| Your goal |
Print every line of the listing exactly, please.

| Supplied information |

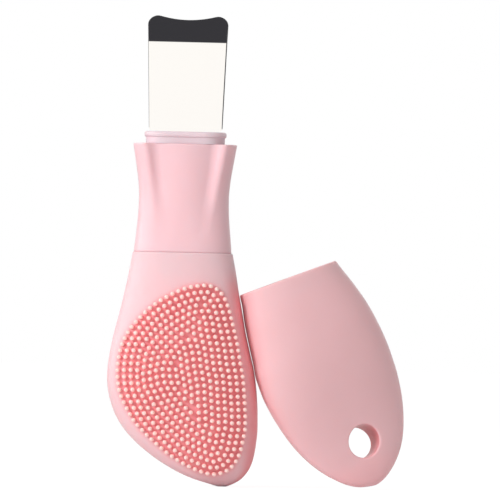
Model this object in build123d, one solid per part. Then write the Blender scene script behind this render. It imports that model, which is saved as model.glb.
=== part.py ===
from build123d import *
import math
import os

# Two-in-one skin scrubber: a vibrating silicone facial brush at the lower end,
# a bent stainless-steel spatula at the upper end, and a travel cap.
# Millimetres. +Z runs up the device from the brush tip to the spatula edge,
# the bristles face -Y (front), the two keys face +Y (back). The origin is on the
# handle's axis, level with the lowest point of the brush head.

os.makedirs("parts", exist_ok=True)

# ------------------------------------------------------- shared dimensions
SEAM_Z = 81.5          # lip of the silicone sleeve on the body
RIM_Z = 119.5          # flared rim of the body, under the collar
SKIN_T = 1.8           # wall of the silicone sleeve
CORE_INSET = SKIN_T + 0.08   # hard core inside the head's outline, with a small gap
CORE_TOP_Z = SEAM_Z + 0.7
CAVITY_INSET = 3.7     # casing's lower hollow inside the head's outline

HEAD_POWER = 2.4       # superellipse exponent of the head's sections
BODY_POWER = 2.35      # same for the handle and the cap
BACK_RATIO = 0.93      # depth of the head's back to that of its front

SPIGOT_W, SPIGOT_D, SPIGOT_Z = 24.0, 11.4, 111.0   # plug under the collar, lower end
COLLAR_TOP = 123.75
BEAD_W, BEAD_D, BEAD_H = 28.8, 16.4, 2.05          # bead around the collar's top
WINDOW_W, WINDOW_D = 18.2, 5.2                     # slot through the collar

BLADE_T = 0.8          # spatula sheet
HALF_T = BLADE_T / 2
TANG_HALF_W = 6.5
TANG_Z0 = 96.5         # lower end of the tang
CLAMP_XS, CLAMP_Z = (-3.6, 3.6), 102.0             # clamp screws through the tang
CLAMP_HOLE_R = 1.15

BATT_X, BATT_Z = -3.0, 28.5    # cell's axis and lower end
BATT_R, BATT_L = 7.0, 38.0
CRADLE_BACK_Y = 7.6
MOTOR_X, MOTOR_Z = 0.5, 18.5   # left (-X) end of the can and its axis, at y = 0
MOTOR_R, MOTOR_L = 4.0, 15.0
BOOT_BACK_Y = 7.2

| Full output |
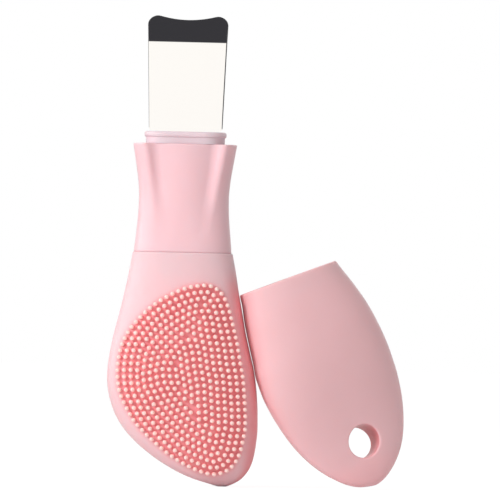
Model this object in build123d, one solid per part. Then write the Blender scene script behind this render. It imports that model, which is saved as model.glb.
=== part.py ===
from build123d import *
import math
import os

# Two-in-one skin scrubber: a vibrating silicone facial brush at the lower end,
# a bent stainless-steel spatula at the upper end, and a travel cap.
# Millimetres. +Z runs up the device from the brush tip to the spatula edge,
# the bristles face -Y (front), the two keys face +Y (back). The origin is on the
# handle's axis, level with the lowest point of the brush head.

os.makedirs("parts", exist_ok=True)

# ------------------------------------------------------- shared dimensions
SEAM_Z = 81.5          # lip of the silicone sleeve on the body
RIM_Z = 119.5          # flared rim of the body, under the collar
SKIN_T = 1.8           # wall of the silicone sleeve
CORE_INSET = SKIN_T + 0.08   # hard core inside the head's outline, with a small gap
CORE_TOP_Z = SEAM_Z + 0.7
CAVITY_INSET = 3.7     # casing's lower hollow inside the head's outline

HEAD_POWER = 2.4       # superellipse exponent of the head's sections
BODY_POWER = 2.35      # same for the handle and the cap
BACK_RATIO = 0.93      # depth of the head's back to that of its front

SPIGOT_W, SPIGOT_D, SPIGOT_Z = 24.0, 11.4, 111.0   # plug under the collar, lower end
COLLAR_TOP = 123.75
BEAD_W, BEAD_D, BEAD_H = 28.8, 16.4, 2.05          # bead around the collar's top
WINDOW_W, WINDOW_D = 18.2, 5.2                     # slot through the collar

BLADE_T = 0.8          # spatula sheet
HALF_T = BLADE_T / 2
TANG_HALF_W = 6.5
TANG_Z0 = 96.5         # lower end of the tang
CLAMP_XS, CLAMP_Z = (-3.6, 3.6), 102.0             # clamp screws through the tang
CLAMP_HOLE_R = 1.15

BATT_X, BATT_Z = -3.0, 28.5    # cell's axis and lower end
BATT_R, BATT_L = 7.0, 38.0
CRADLE_BACK_Y = 7.6
MOTOR_X, MOTOR_Z = 0.5, 18.5   # left (-X) end of the can and its axis, at y = 0
MOTOR_R, MOTOR_L = 4.0, 15.0
BOOT_BACK_Y = 7.2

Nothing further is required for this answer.